The Tatar cemetery is one of the oldest active Muslim burial grounds in Europe. The date of its foundation is considered to be 1826, when, in response to another petition of the Muslims of St. Petersburg, the highest permission was obtained to provide Muslims with land in the area of ​​the Volkova village, three miles away from the city.

However, the first burials for Muslims were made in this place much earlier — possibly already in the 1770s where Turkish prisoners of war, as well as Muslims residents of the city, were buried.

Initially, the cemetery was intended for the burial of military ranks but later became the resting spot for prominent scientists and educators, philanthropic entrepreneurs, doctors and spiritual leaders.

Among the historical burials at the Tatar Cemetery are the graves of Sheikh Muhammad Ayyad at-Tantawi, an extraordinary professor of the Faculty of Oriental Languages ​​of St. Petersburg University (1810–1861); major general, hero of the Russian-Turkish war of 1877-1878. Maimed Enemuk (1839-1894); military surgeon, teacher and philanthropist, chief physician of the Nikolaev military hospital Salikh Yanovich-Chainsky (1834-1903); the merchant of the first guild, the owner of the Samarkand restaurant in the New Village, Rakhmatulla Khalitov (1831 or 1834–1898); Sufi sheikh Mahmud-Ishan Hasani Afghani Hafiz Kalamullah (d. 1846); Major General, Persian Prince Shafi Khan (1853-1909); Persian merchants from the city of Rasht: Agha Mirza Sadyk (died 1844) and Agha Muhammad Haji (died 1843).

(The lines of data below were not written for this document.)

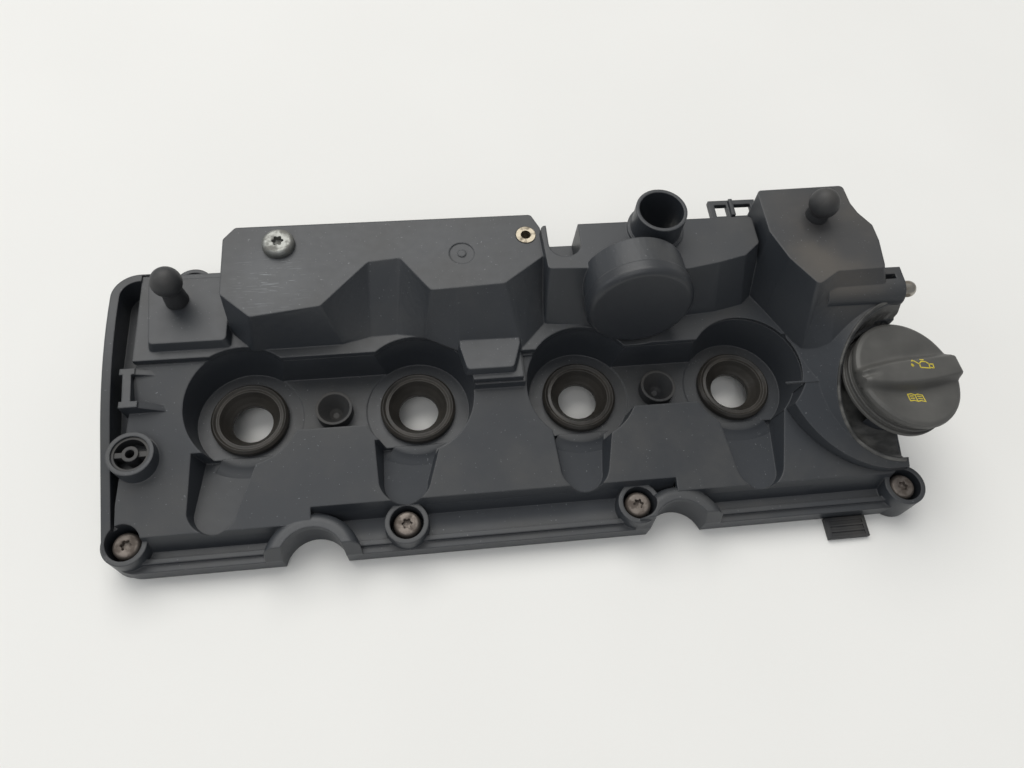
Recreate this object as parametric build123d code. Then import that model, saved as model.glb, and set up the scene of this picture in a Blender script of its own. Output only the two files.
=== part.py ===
"""Cylinder-head cover of a four-cylinder diesel engine, with its oil separator, filler and fasteners.

Millimetres, +Z up. The origin lies in the head joint plane, under the middle of the row of injector wells.
+X runs along the engine towards the oil filler, +Y towards the oil separator.
"""
from build123d import *
from math import atan2, cos, pi, radians, sin
import os

# ------------------------------------------------------------------ driving dimensions
bore_pitch = 88.0          # distance from one injector to the next
wall = 3.0                 # moulded wall
fit_gap = 0.3              # air between faces of pieces that move apart
slide_gap = 0.06           # radial clearance of a shank in its sleeve

# joint flange of the lower shell
flange_left = -200.0
flange_right = 222.0
flange_front = -74.0
flange_back = 78.0
flange_corner = 14.0
gasket_stand = 0.8         # how far the gasket stands below the flange
rail_top = 12.0            # top of the flange rail
rib_width = 2.6            # stiffening rib along the rail
rib_height = 2.2
rib_inset = 5.0            # rib centre line to the flange edge
rail_width = 11.0          # flange edge to the open inside, at the joint

# gasket bead in its groove
gasket_depth = 3.2
bead_inset = 4.2           # flange edge to the bead
bead_width = 4.2
bead_edge = 2.5            # scallop edge to the bead
bead_gap = 0.05
eye_r = 5.7                # eyes of the bead round the front bolts

# roof panels of the lower shell
panel_edge_z = 25.0        # height of the panels over panel_ref_y
panel_ref_y = -56.0
panel_slope = 13.0         # degrees, rising to the back
deck_top = 44.0            # weld plane between the two shells
step_run = 4.5             # how far the step below the panel edge leans forward
edge_y_ends = -59.5        # front edge of the panels at both ends
edge_y_mid = -51.5         # the same between the two scallops

# injector wells, bridges and troughs
well_floor = 20.5
well_r = 27.5              # radius at the floor
well_draft = 8.0           # degrees
seat_r = 16.0              # bore that takes the seal
collar_low = 6.0           # lower end of the collar round the seat
bridge_front = -13.0       # bridge between two wells: front and back
bridge_floor = 21.0
bridge_back_left = 22.5
bridge_back_right = 18.0
plug_bore_r = 7.5
trough_floor = 17.5
trough_draft = 12.0
trough_back = -21.0
trough_rise = 2.2          # floor at the nose over floor at the well
trough_reach = 42.0

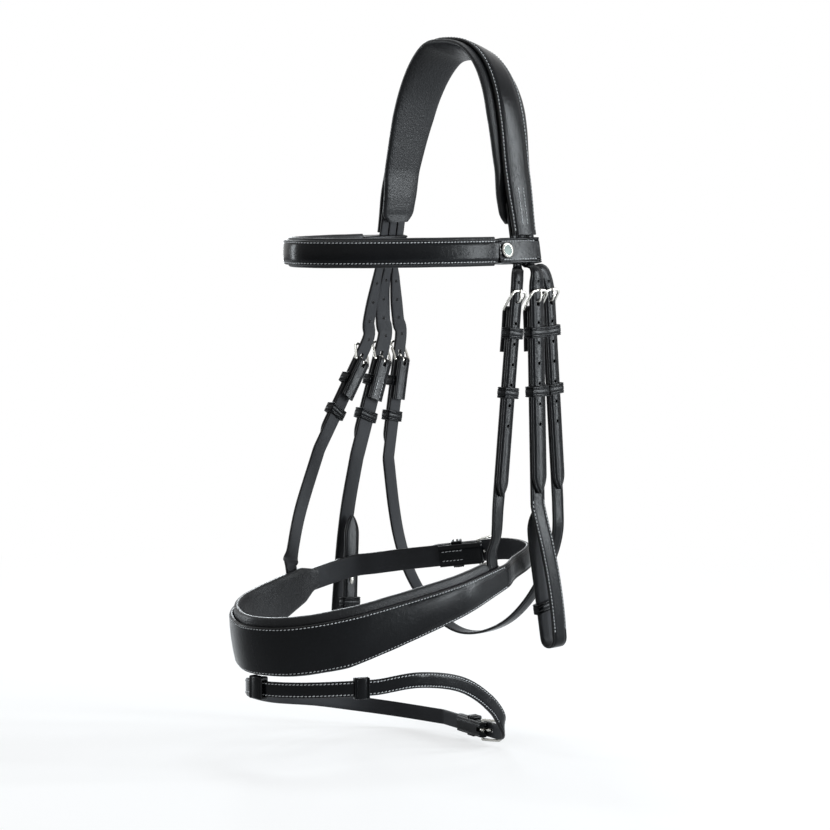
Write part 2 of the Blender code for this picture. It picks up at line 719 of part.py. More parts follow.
def make_hangers(band_path, carrier):
    """The two straps that carry the noseband, sewn in behind its leather. Returns where they are sewn."""
    ahead = BACKWARDS * HANGER_AHEAD
    near = Station(place((0.880, 0.020, 0.416)) - ahead, Vector((-0.005, -0.10, -1)), OUTWARDS)
    far = Station(place((-0.900, -0.005, 0.516)) - ahead, Vector((0, -0.56, -0.83)), -OUTWARDS)
    far_bend_shares = ((-0.840, -0.064, 0.400), (-0.882, -0.076, 0.450))
    near_lower_shares = ((0.826, -0.185, 0.780),)
    far_lower_shares = ((-0.840, -0.490, 0.756), (-0.765, -0.572, 0.824))
    near_seat_share, far_seat_share = -0.165, -0.595
    plans = ((NEAR, near, TAIL, (), NEAR_HOLES, near_lower_shares, near_seat_share, RUNNER_DOWN),
             (FAR, far, SHORT_TAIL, far_bend_shares, FAR_HOLES, far_lower_shares, far_seat_share,
              SHORT_RUNNER_DOWN))
    seats = []
    for side, station, tail, bend_shares, holes, lower_shares, seat_share, runner_down in plans:
        word = side_name(side)
        billet(word + "_hanger_billet", station, NARROW, tail, side, -side, bend_shares, holes, carrier)
        buckle_set(word + "_hanger", station, NARROW, carrier, runner_down)
        seat = band_station(band_path, side, seat_share * REACH)
        behind = -(BILLET / 2 + SEAM + STRAP / 2)
        top = -NOSE_BACK / 2
        ends = [seat.point(top - NOSE_ROLL - 2 * STRAP, behind), seat.point(top + HANGER_SEAT, behind)]
        fold = folded_end(station, tail + PAST_TIP)
        lower = smooth(fold[:1] + places(lower_shares) + ends, straight=(len(lower_shares) + 1,))
        path = list(reversed(fold)) + lower[1:]
        mesh = ribbon(path, guide(BACKWARDS, station, seat), NARROW, STRAP)
        name = word + "_hanger_strap"
        tongue_slot(piece(name, mesh, leather(name), carrier), "bar_slot", station)
        seats.append(seat)
    return seats


def make_throatlatch():
    """The strap that hangs behind the jaw, with a buckle on each side."""
    behind = BACKWARDS * THROAT_BEHIND
    near = Station(place((0.820, 0.020, 0.416)) + behind, Vector((0, 0.085, -1)), OUTWARDS)
    far = Station(place((-0.900, -0.005, 0.516)) + behind, Vector((0, -0.17, -0.985)), -OUTWARDS)
    far_bend_shares = ((-0.840, 0.066, 0.400), (-0.882, 0.102, 0.450))
    loop_shares = ((0.785, 0.205, 0.790), (0.690, 0.200, 0.846), (0.490, 0.195, 0.906), (0.250, 0.180, 0.950),
                   (-0.050, 0.160, 0.973), (-0.330, 0.150, 0.968), (-0.620, 0.145, 0.930),
                   (-0.800, 0.135, 0.885), (-0.885, 0.115, 0.830), (-0.900, 0.085, 0.770))
    turn = under_loop(NEAR)
    turn.x, turn.y = 0, SEWN + NARROW / 4
    carrier = body("throatlatch", turn)
    billet("near_throat_billet", near, NARROW, TAIL, NEAR, 1, (), NEAR_HOLES, carrier)
    billet("far_throat_billet", far, NARROW, SHORT_TAIL, FAR, -1, far_bend_shares, FAR_HOLES, carrier)
    buckle_set("near_throat", near, NARROW, carrier, RUNNER_DOWN)
    buckle_set("far_throat", far, NARROW, carrier, SHORT_RUNNER_DOWN)
    near_fold = folded_end(near, TAIL + PAST_TIP)
    far_fold = folded_end(far, SHORT_TAIL + PAST_TIP)
    hanging = smooth(near_fold[:1] + places(loop_shares) + far_fold[:1])
    path = list(reversed(near_fold)) + hanging[1:] + far_fold[1:]
    mesh = ribbon(path, guide(BACKWARDS, near, far), NARROW, STRAP)
    made = piece("throat_strap", mesh, leather("throat_strap"), carrier)
    tongue_slot(made, "near_bar_slot", near)
    tongue_slot(made, "far_bar_slot", far)


def make_flash(band_path, noseband):
    """The thin strap below the bit, through a loop under the noseband, with its own buckle and runner."""
    near_shares = ((0.860, -0.205, 1.060), (0.885, -0.400, 1.010), (0.870, -0.640, 0.989))
    runner_shares = ((0.750, -0.825, 0.994), (0.645, -0.930, 0.994))
    front_shares = ((0.400, -1.055, 0.996),)
    loop_shares = ((0.130, -1.115, 0.998), (-0.050, -1.115, 0.998))
    far_shares = ((-0.230, -1.060, 1.005), (-0.440, -0.940, 1.024), (-0.640, -0.730, 1.049),
                  (-0.740, -0.450, 1.072), (-0.700, -0.240, 1.091), (-0.450, -0.105, 1.102))
    station = Station(place((0.580, -0.100, 1.106)), Vector((-0.975, 0.22, 0)), Vector((0.22, 0.975, 0)))
    loop = places(loop_shares)
    seat = loop[0].lerp(loop[1], 0.5)
    carrier = body("flash", seat - UP * FLASH / 2)
    start = [station.point(BAND_TAIL), station.point(BAND_TAIL - FLASH), station.point(-LEAD)]
    to_runner = start + places(near_shares)
    to_loop = to_runner + places(runner_shares) + places(front_shares)
    points = to_loop + loop + places(far_shares)
    fold = folded_end(station, BAND_TAIL + PAST_TIP)
    path = smooth(points + fold[:1], straight=(0, 1, len(to_runner), len(to_loop)))
    strap_from = lengths_along(path)[-1]

    def wide(run, point):
        return FLASH * min(1, 0.3 + 0.7 * run / FLASH)

    def thick(run, point):
        near_bar = (point - station.origin).length < BAND_TAIL + STRAP and run < strap_from - STRAP
        return BILLET if near_bar else FLASH_THICK

    made = piece("flash_strap", ribbon(path + fold[1:], -UP, wide, thick), leather("flash_strap"), carrier)
    tongue_hole(made, station)
    tongue_slot(made, "bar_slot", station)
    buckle_set("flash", station, FLASH, carrier)

    ahead, behind = places(runner_shares)
    along = behind - ahead
    spot = Station(ahead.lerp(behind, 0.5), along, along.cross(-UP))
    slider = body("flash_runner_body", spot.origin)
    sleeve("flash_runner", spot, FLASH, FLASH_THICK, KEEPER_PLAY, FLASH_RUNNER, slider)

    front = Station(seat, loop[1] - loop[0], -BACKWARDS)
    nose = min(band_path, key=lambda point: point.y)
    hem = nose - BAND_NORMAL * (NOSE - NOSE_BACK / 2 + NOSE_HEM / 2)
    wall, half, deep = FLASH_LOOP_WALL, FLASH / 2, FLASH_THICK / 2 + SEAM
    inner = (-half - KEEPER_PLAY, -deep, half + SEAM, deep + FLASH_SWING_PLAY)
    outer = (seat.z - hem.z + SEAM, -deep - wall, half + SEAM + wall, deep + FLASH_SWING_PLAY + wall)
    matrix = front.matrix @ Matrix.Translation((-FLASH_LOOP / 2, 0, 0))
    piece("flash_loop", collar(inner, outer, FLASH_LOOP), leather("flash_loop"), noseband, matrix)


clear_scene()
root = body("crown", Vector())
make_crown(root)
make_browband()
make_cheeks()
pivot = under_loop(NEAR)
pivot.x, pivot.y = 0, -SEWN - NARROW / 4
noseband_body = body("noseband", pivot)
band_line = make_noseband(noseband_body)
sewn_places = make_hangers(band_line, noseband_body)
make_noseband_padding(band_line, sewn_places, noseband_body)
make_throatlatch()
make_flash(band_line, noseband_body)
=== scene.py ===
# %% [markdown]
# # A horse's show bridle
# The bridle hangs as it would from a hook: a padded poll strap, a browband, two cheekpieces, a wide
# padded noseband with a thin strap below it, and a throatlatch. The imported frame holds plain solids in
# their real places. Each of them is replaced here by a finer piece in the same place, so that every strap
# has rounded edges and creased lines, the sewn ones have thread, and every buckle is round wire.

# %% Load the frame
import math

import bmesh
import bpy
from mathutils import Matrix, Vector, noise


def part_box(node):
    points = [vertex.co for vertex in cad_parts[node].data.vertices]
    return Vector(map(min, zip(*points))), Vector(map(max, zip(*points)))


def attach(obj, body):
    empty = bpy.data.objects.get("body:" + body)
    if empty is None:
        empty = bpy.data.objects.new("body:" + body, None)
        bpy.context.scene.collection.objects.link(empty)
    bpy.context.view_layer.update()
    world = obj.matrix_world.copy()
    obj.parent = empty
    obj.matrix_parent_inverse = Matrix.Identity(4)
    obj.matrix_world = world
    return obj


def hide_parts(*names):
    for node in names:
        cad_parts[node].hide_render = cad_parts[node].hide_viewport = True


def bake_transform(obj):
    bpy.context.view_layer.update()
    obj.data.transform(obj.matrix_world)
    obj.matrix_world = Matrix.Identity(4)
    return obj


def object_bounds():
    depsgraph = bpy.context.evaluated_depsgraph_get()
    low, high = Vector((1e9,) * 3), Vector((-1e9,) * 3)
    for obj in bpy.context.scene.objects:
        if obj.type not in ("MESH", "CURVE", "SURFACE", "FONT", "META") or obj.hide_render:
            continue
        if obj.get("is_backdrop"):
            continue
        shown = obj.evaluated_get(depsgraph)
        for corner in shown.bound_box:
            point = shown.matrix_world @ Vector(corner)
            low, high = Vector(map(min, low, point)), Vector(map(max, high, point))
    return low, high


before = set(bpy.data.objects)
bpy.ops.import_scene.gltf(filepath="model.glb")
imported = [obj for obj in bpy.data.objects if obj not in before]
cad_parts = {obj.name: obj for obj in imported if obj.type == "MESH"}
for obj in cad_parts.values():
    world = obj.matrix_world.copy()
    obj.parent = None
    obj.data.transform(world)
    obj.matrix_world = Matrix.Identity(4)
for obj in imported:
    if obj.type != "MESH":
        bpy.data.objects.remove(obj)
cad_low, cad_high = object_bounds()

# %% [markdown]
# ## The camera
# The photographer stood well back, slightly above the noseband, and looked at the near front corner. A
# long lens keeps the far straps nearly as large as the near ones, so the camera stands far away here too.

# %% Camera
AIM = Vector((-0.0235, -0.0235, -0.299))
AZIMUTH, ELEVATION = math.radians(45), math.radians(5)
CAMERA_FAR, LENS, SENSOR = 2.3, 119.7, 36

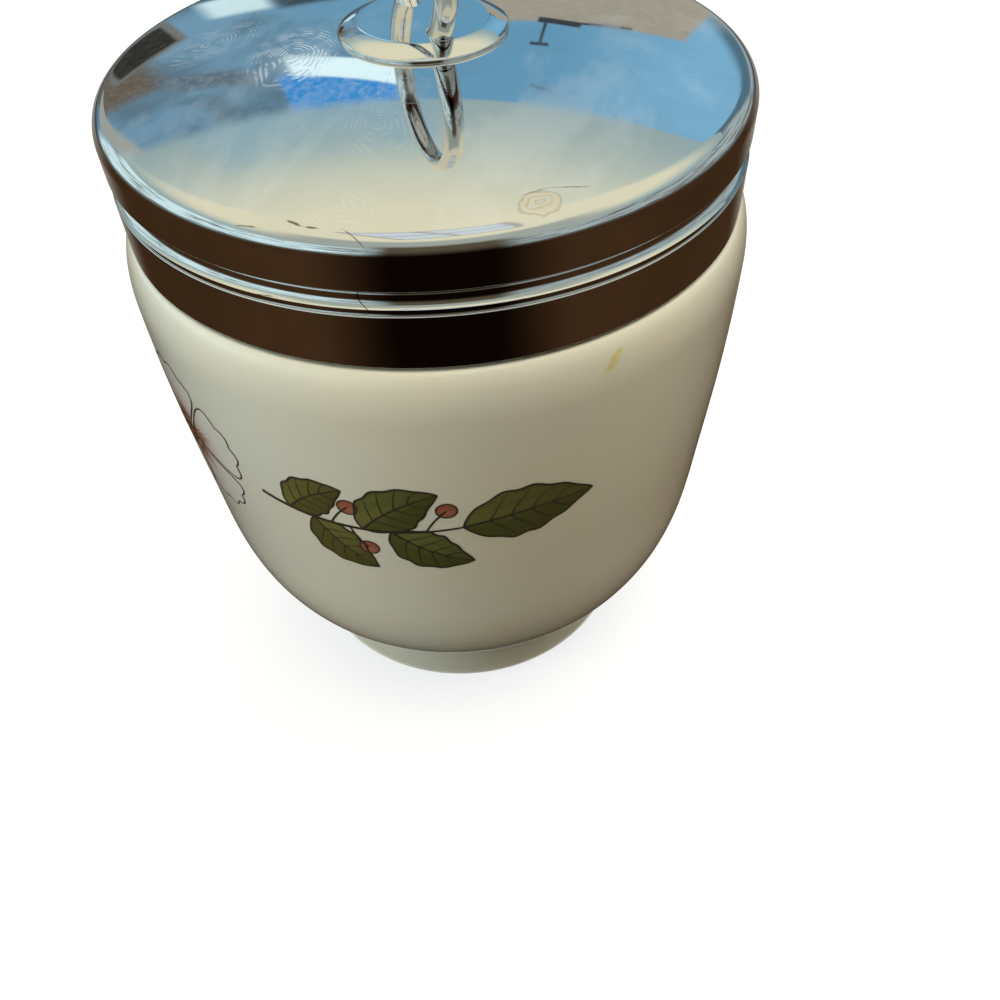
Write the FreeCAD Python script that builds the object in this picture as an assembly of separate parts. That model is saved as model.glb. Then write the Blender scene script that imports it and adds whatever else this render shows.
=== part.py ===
"""Porcelain egg coddler: a lathe-turned cup with a moulded screw neck, and a pressed
metal screw lid with a lifting ring.  Millimetres, +Z up, origin at the middle of the
face that the foot stands on."""
import FreeCAD, Part
import math
import os

Vec = FreeCAD.Vector

# ---- overall sizes ------------------------------------------------------------------
rim_height = 74.5          # table to the top of the lid's rolled rim
lid_radius = 31.5          # outside of both bands of the skirt
crown_rise = 2.8           # top of the dome above the rolled rim
crown_flatness = 2.0       # exponent of the dome's fall from its middle
dome_span_count = 8        # stretches that the dome's curve is drawn through
sheet = 0.8                # thickness of the pressed metal

# ---- skirt of the lid, measured down from the rolled rim ----------------------------
rim_roll = 2.1             # outside radius of the roll between dome and skirt
skirt_depth = 12.2         # rim to the lower edge
groove_depth = 5.9         # rim to the middle of the rolled groove
groove_radius = 1.15       # section radius of the rolled groove
skirt_edge = 0.15          # rounding of the skirt's lower edge
skirt_gap = 0.4            # lower edge of the skirt above the cup's shoulder

# ---- cup ----------------------------------------------------------------------------
wall = 3.0                 # porcelain thickness of the bowl
belly_reach = 1.3          # widest place beyond the skirt above it
shoulder_round_reach = 1.7 # oval rounding of the shoulder, measured outwards
shoulder_round_depth = 5.2 # the same, measured down to the widest place
shoulder_span_count = 5    # stretches that the rounding is drawn through
upper_taper = 0.3          # each taper is measured in from the widest place
upper_height = 45.0
middle_taper = 1.35
middle_height = 30.0
lower_taper = 3.2
lower_height = 18.0
heel_taper = 5.3
heel_height = 13.6
under_taper = 8.4          # where the bowl turns in under the heel
under_height = 9.8
foot_height = 6.8          # crease between bowl and foot ring
foot_radius = 22.3         # foot ring where it stands
foot_flare = 1.4           # foot ring at the crease, in from where it stands
foot_width = 2.8           # width of the standing ring
foot_edge = 0.6            # rounding of the standing ring
floor_thickness = 3.4      # porcelain over the hollow foot
recess_height = 5.6        # hollow under the cup
recess_corner = 1.5        # rounding inside the hollow foot
flat_floor_radius = 12.0   # level middle of the inside
neck_wall = 2.8            # mouth to the root of the moulded thread
lip_edge = 0.7             # rounding of the mouth

# ---- screw thread -------------------------------------------------------------------
pitch = 4.0                # rise per turn, right-handed
thread_turns = 1.25
thread_height = 1.2        # how far either rib stands out
thread_base = 1.9          # width of a rib at its root
thread_crest = 0.9         # width of a rib at its crest
thread_gap = 0.3           # crest of one rib to the root of the other
thread_start = 1.2         # shoulder to the lower side of the cup's rib
thread_root = 0.15         # how deep a rib runs into the wall that carries it

# ---- lining collar and seal ---------------------------------------------------------
collar_clearance = 0.1     # collar inside the sheet metal
collar_wall = 1.7          # collar at the root of its thread
collar_top = 1.3           # rim to the top of the collar
collar_corner = 1.0        # rounding of the collar's top edge
collar_end = 0.5           # lower edge of the collar inside the skirt's lower edge
flange_thickness = 0.7     # seat for the seal
seal_thickness = 1.4
seal_clearance = 0.4       # seal inside the collar

# ---- boss and lifting ring ----------------------------------------------------------
boss_radius = 8.05
boss_face_radius = 6.15    # flat top of the boss
boss_rise = 0.9            # flat top above the dome's middle
boss_edge = 0.3            # upright edge of the boss where it meets the dome
boss_side_bulge = 0.1      # how far the sloping side swells
boss_shank_radius = 5.4    # shank through the hole in the dome
boss_head_radius = 6.3     # riveted end
boss_head_thickness = 0.7
boss_seat_gap = 0.02       # underside of the boss above the dome
backing_radius = 8.6       # washer under the dome
backing_thickness = 0.7
ring_half_width = 8.0      # centre line of the oval ring, across
ring_half_height = 9.4     # centre line of the oval ring, upright
ring_wire = 1.1            # half the thickness of the ring
ring_sink = 1.6            # boss's flat top to the lowest point of the ring's centre line
ring_lean = 1.5            # degrees off upright, towards -X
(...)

The last three were buried in the Persian cemetery site.

After the closure of the mosque for believers in 1940, the importance of the Novo-Volkovsky cemetery in the life of the Muslims of Leningrad and its environs increased. It was here that Friday prayers began to be held, bringing together several hundred people. And on the days of Eid al-Fitr and Eid al-Adha, up to 7,000 people gathered at the cemetery.

At the cemetery, people settled down right on the ground between the grave hills, laying down the rugs they brought with them. Prayers were conducted by unofficial imams, and during prayers, they raised money for the repair of the mosque. Only in 1956, when the Cathedral Mosque reopened, did the funeral and Friday prayers cease to be performed at the cemetery. The Tatar area was declared semi-closed for burials in 1964. Now, only those whose relatives were buried here were allowed to be buried in the cemetery.